L’oblio impedisce di riorganizzare la vita sociale affrontando a viso aperto il pericolo con la prevenzione. Per questo suscitare e alimentare la memoria dell’evento in sé diventa molto importante. Ed è cruciale fare riemergere una memoria dal basso, perché riconduce all’esperienza della gente e contrasta le narrazioni che tendono ad oscurarla. Per fare ciò è necessario prendere in considerazione le esperienze e le percezioni delle persone, capire le conoscenze locali, fare emergere le capacità e le possibilità di organizzazione dal basso, costruirne la storia nel tempo.
La storia orale e il modello etnografico di campo sono strumenti imprescindibili per portare alla luce i fenomeni che avvengono nel microcosmo sociale colpito dalla catastrofe e per affrontarne la natura multidimensionale: il comportamento e la risposta al disastro; l’interpretazione culturale del rischio; i cambiamenti sociali e culturali dopo la catastrofe.
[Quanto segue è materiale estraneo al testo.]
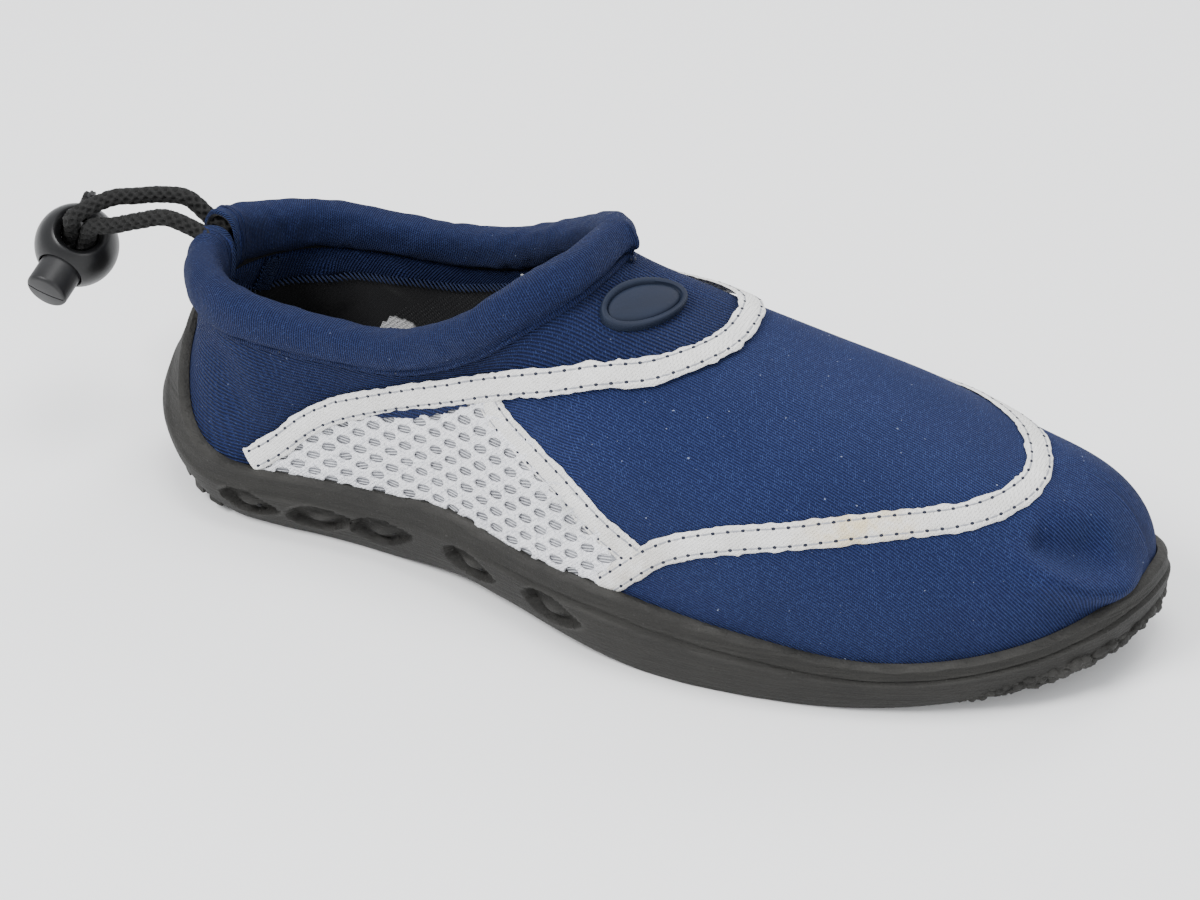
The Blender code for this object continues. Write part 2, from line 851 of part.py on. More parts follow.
def make_collar(material, stations):
    """The padded sleeve round the opening, split behind the heel, with a pocket at each end."""
    bm = bmesh.new()
    rings = []
    first, last = stations[0], stations[-1]
    rings.append(roll_ring(bm, first, 0.80))
    shorter = trimmed(stations, 0.0010)
    rings += [roll_ring(bm, station) for station in shorter]
    rings.append(roll_ring(bm, last, 0.80))
    for lower, upper in zip(rings, rings[1:]):
        bridge(bm, lower, upper)
    bm.faces.new(rings[0])
    bm.faces.new(rings[-1])
    collar = finish_mesh("collar", bm, material)
    bm = bmesh.new()
    for deep, mouth, way_out in cord_mouths(stations).values():
        end = mouth + way_out * CORD_DIAMETER
        add_cylinder(bm, deep - way_out * GAP, end, CORD_DIAMETER / 2 + 2 * GAP, sides=16)
    cut(collar, add_cutter("cord_pockets", bm))
    return collar


# The cord and its lock

HOLE_AXIS = Vector((0.45, -0.32, 0.83)).normalized()
BUTTON_AXIS = Vector((0.126, -0.983, -0.083))
BUTTON_AXIS = (BUTTON_AXIS - HOLE_AXIS * BUTTON_AXIS.dot(HOLE_AXIS)).normalized()
BESIDE = HOLE_AXIS.cross(BUTTON_AXIS)
STRAND_OFFSET = (CORD_DIAMETER + GAP) / 2

# Places along the hole as shares of the ball's diameter, and how far the strands spread there
THROUGH_LOCK = ((0.58, 1.22), (0.30, 1.0), (0.0, 1.0), (-0.30, 1.0), (-0.58, 1.0))


def smooth_route(points, step):
    """Points at even steps on a smooth curve through a route's points."""
    points = [Vector(p) for p in points]
    ends = [points[0] * 2 - points[1]] + points + [points[-1] * 2 - points[-2]]
    fine = []
    for a, b, c, d in zip(ends, ends[1:], ends[2:], ends[3:]):
        for i in range(20):
            t = i / 20
            fine.append(
                0.5 * (2 * b + (c - a) * t + (2 * a - 5 * b + 4 * c - d) * t * t
                       + (3 * b - a - 3 * c + d) * t ** 3)
            )
    fine.append(points[-1])
    found = [fine[0]]
    total = sum((q - p).length for p, q in zip(fine, fine[1:]))
    count = max(2, round(total / step))
    run, want = 0.0, total / count
    for p, q in zip(fine, fine[1:]):
        length = (q - p).length
        while run + length >= want - 1e-9 and len(found) < count:
            found.append(p.lerp(q, (want - run) / length))
            want += total / count
        run += length
    return found + [fine[-1]]


def strand_route(side, stations):
    """A strand's whole way: pocket, arc, straight down through the lock, and tail."""
    deep, mouth, way_out = cord_mouths(stations)[side]
    beside = BESIDE * STRAND_OFFSET * (1 if side == LATERAL else -1)
    through = [
        LOCK_CENTRE + beside * spread + HOLE_AXIS * LOCK_DIAMETER * share
        for share, spread in THROUGH_LOCK
    ]
    arc = LATERAL_ROUTE if side == LATERAL else MEDIAL_ROUTE
    start = [deep + way_out * (GAP + CORD_POCKET * share) for share in (0.0, 0.5, 1.0, 1.4)]
    return start + arc + through + TAILS[side]


def make_strand(name, route, material):
    curve = bpy.data.curves.new(name, "CURVE")
    curve.dimensions = "3D"
    curve.bevel_depth = CORD_DIAMETER / 2
    curve.bevel_resolution = 2
    curve.use_fill_caps = True
    points = smooth_route(route, CORD_DIAMETER * 0.75)
    spline = curve.splines.new("POLY")
    spline.points.add(len(points) - 1)
    for spot, point in zip(spline.points, points):
        spot.co = (*point, 1.0)
    thing = bpy.data.objects.new(name, curve)
    thing.data.materials.append(material)
    SHOE.objects.link(thing)
    return thing


def make_lock(body_material, button_material):
    """The ball: a hole for both strands, and a bore across it for the push button."""
    radius = LOCK_DIAMETER / 2
    bm = bmesh.new()
    place = placed(LOCK_CENTRE, HOLE_AXIS, BUTTON_AXIS)
    bmesh.ops.create_uvsphere(bm, u_segments=26, v_segments=14, radius=radius, matrix=place)
    ball = finish_mesh("cord_lock_ball", bm, body_material, 30)

    flat = math.sqrt(radius**2 - (MOUTH_DIAMETER / 2) ** 2)
    slope = (MOUTH_DIAMETER - CORD_HOLE_DIAMETER) / 2 / MOUTH_DEPTH
    beyond = 0.003
    wide = MOUTH_DIAMETER / 2 + beyond * slope
    hole = [(flat + beyond, wide), (flat - MOUTH_DEPTH, CORD_HOLE_DIAMETER / 2)]
    cut(ball, add_cutter("cord_hole", turned(hole + [(-z, r) for z, r in hole[::-1]], place)))

    slot_back = CORD_DIAMETER / 2 + GAP
    inner_end = slot_back + BUTTON_BACK
    bm = bmesh.new()
    floor = LOCK_CENTRE - BUTTON_AXIS * (inner_end + BUTTON_TRAVEL + GAP)
    add_cylinder(bm, floor, LOCK_CENTRE + BUTTON_AXIS * (radius + 0.002), BUTTON_DIAMETER / 2 + GAP, sides=28)
    cut(ball, add_cutter("button_bore", bm))

    bm = bmesh.new()
    start, tip = -BUTTON_AXIS * inner_end, BUTTON_AXIS * BUTTON_REACH
    add_cylinder(bm, start, tip - BUTTON_AXIS * 0.0008, BUTTON_DIAMETER / 2, sides=28)
    top = [f for f in bm.faces if (f.calc_center_median() - tip + BUTTON_AXIS * 0.0008).length < 1e-5]
    raised = bmesh.ops.extrude_discrete_faces(bm, faces=top)["faces"]
    rim = list({v for f in raised for v in f.verts})
    bmesh.ops.translate(bm, verts=rim, vec=BUTTON_AXIS * 0.0008)
    shrink = Matrix.Scale(0.90, 4)
    bmesh.ops.transform(bm, matrix=Matrix.Translation(tip) @ shrink @ Matrix.Translation(-tip), verts=rim)
    button = finish_mesh("cord_lock_button", bm, button_material, 30)
    button.location = LOCK_CENTRE
    slot = bmesh.new()
    wide = 2 * (STRAND_OFFSET + CORD_DIAMETER / 2 + GAP)
    long = 2 * slot_back + BUTTON_TRAVEL
    middle = LOCK_CENTRE + BUTTON_AXIS * BUTTON_TRAVEL / 2
    place = placed(middle, BUTTON_AXIS, BESIDE)
    size = Matrix.Diagonal((wide, BUTTON_DIAMETER * 1.5, long, 1))
    bmesh.ops.create_cube(slot, size=1.0, matrix=place @ size)
    cut(button, add_cutter("button_slot", slot))


def make_badge(material):
    """A blank oval badge with a raised rim, bent to the upper under it."""
    skin = bmesh.new()
    upper_shell(skin)
    skin.normal_update()
    tree = BVHTree.FromBMesh(skin)
    skin.free()
    side = LATERAL
    centre = last_point(side, BADGE_WAY, BADGE_TURN)
    along = (last_point(side, BADGE_WAY + 0.02, BADGE_TURN) - centre).normalized()
    up = last_point(side, BADGE_WAY, BADGE_TURN + 0.03) - centre
    normal = along.cross(up).normalized()
    if normal.z < 0:
        normal.negate()
    along = Matrix.Rotation(math.radians(BADGE_TURNED), 3, normal) @ along
    across = normal.cross(along)
    profile = [
        (1.0, GAP),
        (1.0, BADGE_THICKNESS),
        (0.97, BADGE_THICKNESS + BADGE_RIM_HEIGHT),
        (1 - BADGE_RIM / (BADGE_WIDTH / 2), BADGE_THICKNESS + BADGE_RIM_HEIGHT),
        (0.97 - BADGE_RIM / (BADGE_WIDTH / 2), BADGE_THICKNESS),
        (0.40, BADGE_THICKNESS),
    ]
    bm = bmesh.new()

    def spot(x, y, height):
        flat = centre + along * x + across * y
        hit = tree.ray_cast(flat + normal * 0.02, -normal)[0]
        return bm.verts.new(hit + normal * height)

    def ring(share, height, sides=28):
        verts = []
        for i in range(sides):
            angle = 2 * math.pi * i / sides
            x = math.cos(angle) * (BADGE_LENGTH / 2 - BADGE_WIDTH / 2 * (1 - share))
            verts.append(spot(x, math.sin(angle) * BADGE_WIDTH / 2 * share, height))
        return verts

    rings = [ring(0.40, GAP)] + [ring(share, height) for share, height in profile]
    for lower, upper in zip(rings, rings[1:]):
        bridge(bm, lower, upper)
    for end, height in ((rings[0], GAP), (rings[-1], BADGE_THICKNESS)):
        middle = spot(0, 0, height)
        for i in range(len(end)):
            bm.faces.new((end[i], end[(i + 1) % len(end)], middle))
    return finish_mesh("badge", bm, material, 30)


for old in list(bpy.data.objects):
    bpy.data.objects.remove(old)
SHOE = bpy.data.collections.new("water_shoe")
CUTTERS = bpy.data.collections.new("cutters")
for group in (SHOE, CUTTERS):
    bpy.context.scene.collection.children.link(group)

rubber = make_material("sole_rubber", (0.035, 0.035, 0.037), 0.75)
knit = make_material("stretch_knit", (0.015, 0.035, 0.13), 0.85)
padding = make_material("collar_knit", (0.015, 0.035, 0.13), 0.85)
foam = make_material("insole_foam", (0.012, 0.012, 0.013), 0.9)
badge_rubber = make_material("badge_rubber", (0.012, 0.026, 0.09), 0.6)
cord = make_material("cord_braid", (0.008, 0.008, 0.008), 0.9)
ball_plastic = make_material("lock_plastic", (0.01, 0.01, 0.011), 0.45)
button_plastic = make_material("button_plastic", (0.014, 0.014, 0.015), 0.4)

outsole = make_outsole(rubber)
cut_hollows(outsole)
add_tread(outsole)
make_upper(knit)
make_insole(foam)
ends = trimmed(collar_stations(), COLLAR_SPLIT / 2)
make_collar(padding, ends)
make_badge(badge_rubber)
make_strand("drawcord_lateral", strand_route(LATERAL, ends), cord)
make_strand("drawcord_medial", strand_route(MEDIAL, ends), cord)
make_lock(ball_plastic, button_plastic)
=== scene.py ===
# Water shoe, right foot: the looks. Everything is in metres, +X to the toe, +Y to the
# inner (medial) side, +Z up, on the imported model's own frame.
import json
import math
import random

import bmesh
import bpy
from mathutils import Matrix, Vector, noise
from mathutils.bvhtree import BVHTree
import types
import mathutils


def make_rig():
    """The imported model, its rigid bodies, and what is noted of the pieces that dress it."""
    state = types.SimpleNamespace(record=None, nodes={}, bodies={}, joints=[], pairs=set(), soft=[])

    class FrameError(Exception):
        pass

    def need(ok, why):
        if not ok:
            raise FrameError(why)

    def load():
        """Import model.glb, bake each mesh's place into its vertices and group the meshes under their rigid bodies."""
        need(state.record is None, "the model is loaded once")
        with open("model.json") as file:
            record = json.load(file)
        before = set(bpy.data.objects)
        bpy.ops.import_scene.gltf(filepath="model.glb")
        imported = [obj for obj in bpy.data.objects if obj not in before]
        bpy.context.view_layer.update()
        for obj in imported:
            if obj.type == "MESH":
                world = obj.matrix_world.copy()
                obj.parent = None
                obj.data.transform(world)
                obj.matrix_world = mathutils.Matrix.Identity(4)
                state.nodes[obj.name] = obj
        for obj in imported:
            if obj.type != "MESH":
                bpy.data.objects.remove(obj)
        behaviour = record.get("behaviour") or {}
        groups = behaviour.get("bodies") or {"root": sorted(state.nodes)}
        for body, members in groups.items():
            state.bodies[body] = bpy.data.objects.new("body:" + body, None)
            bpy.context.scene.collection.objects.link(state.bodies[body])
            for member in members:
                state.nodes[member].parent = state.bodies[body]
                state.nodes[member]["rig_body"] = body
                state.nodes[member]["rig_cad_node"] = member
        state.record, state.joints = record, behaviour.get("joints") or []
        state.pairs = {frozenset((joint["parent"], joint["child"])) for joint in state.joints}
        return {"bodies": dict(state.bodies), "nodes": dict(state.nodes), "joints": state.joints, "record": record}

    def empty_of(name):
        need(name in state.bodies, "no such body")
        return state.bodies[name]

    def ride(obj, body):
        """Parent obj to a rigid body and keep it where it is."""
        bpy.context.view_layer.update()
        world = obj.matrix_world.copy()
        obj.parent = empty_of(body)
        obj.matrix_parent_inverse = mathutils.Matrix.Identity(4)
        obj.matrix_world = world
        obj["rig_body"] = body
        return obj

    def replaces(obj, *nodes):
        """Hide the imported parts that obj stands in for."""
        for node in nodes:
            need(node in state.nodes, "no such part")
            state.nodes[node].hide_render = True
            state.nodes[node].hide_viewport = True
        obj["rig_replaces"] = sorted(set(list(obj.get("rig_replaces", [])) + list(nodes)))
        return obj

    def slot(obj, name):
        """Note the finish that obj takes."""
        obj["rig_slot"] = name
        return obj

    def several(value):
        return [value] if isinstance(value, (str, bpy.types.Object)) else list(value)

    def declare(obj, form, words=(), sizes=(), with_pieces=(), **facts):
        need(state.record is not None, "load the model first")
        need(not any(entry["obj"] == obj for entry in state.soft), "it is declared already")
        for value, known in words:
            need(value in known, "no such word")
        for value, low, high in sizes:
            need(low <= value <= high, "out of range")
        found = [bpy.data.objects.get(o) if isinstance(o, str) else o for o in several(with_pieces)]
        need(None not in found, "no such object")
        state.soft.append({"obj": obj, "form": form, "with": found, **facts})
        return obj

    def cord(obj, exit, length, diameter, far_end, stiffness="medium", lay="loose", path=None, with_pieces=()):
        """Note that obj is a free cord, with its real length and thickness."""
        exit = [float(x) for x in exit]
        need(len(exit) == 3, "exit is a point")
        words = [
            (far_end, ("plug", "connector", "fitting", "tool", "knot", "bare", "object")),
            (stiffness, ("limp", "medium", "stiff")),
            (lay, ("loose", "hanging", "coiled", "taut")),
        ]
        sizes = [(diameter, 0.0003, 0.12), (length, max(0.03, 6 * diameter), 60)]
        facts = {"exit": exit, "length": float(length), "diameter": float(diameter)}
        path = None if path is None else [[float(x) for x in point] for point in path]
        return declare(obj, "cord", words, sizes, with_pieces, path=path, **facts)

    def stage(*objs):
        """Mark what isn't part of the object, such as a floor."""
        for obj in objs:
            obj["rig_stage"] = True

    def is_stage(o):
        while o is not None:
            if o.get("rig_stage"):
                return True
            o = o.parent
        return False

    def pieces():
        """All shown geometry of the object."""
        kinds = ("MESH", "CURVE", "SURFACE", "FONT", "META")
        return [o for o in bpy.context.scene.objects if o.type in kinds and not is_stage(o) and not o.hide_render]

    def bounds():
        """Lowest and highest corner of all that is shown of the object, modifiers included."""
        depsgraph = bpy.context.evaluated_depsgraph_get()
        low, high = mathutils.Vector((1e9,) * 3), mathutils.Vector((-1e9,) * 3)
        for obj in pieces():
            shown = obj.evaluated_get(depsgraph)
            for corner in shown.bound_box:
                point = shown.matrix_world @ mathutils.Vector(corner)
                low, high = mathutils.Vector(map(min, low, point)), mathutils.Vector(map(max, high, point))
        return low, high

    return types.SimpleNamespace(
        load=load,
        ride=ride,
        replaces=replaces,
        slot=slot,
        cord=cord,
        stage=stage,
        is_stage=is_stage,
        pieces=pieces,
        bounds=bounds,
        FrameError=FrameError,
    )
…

Ed è importante trovare dei canali di comunicazione per rendere pubblici i risultati degli studi per combattere stereotipi e narrazioni superficiali, rafforzare le culture del rischio e della prevenzione, e, infine, in un dialogo costante, restituire il lavoro di analisi a coloro che ci hanno concesso il racconto delle loro esperienze.
Il panel propone quattro interventi incentrati su casi ricostruiti attraverso video interviste, che hanno poi dato luogo ad archivi multimediali, presentazioni e installazioni mediatiche: i terremoti in Irpinia, a L’Aquila, a Mirandola, il bradisismo a Pozzuoli.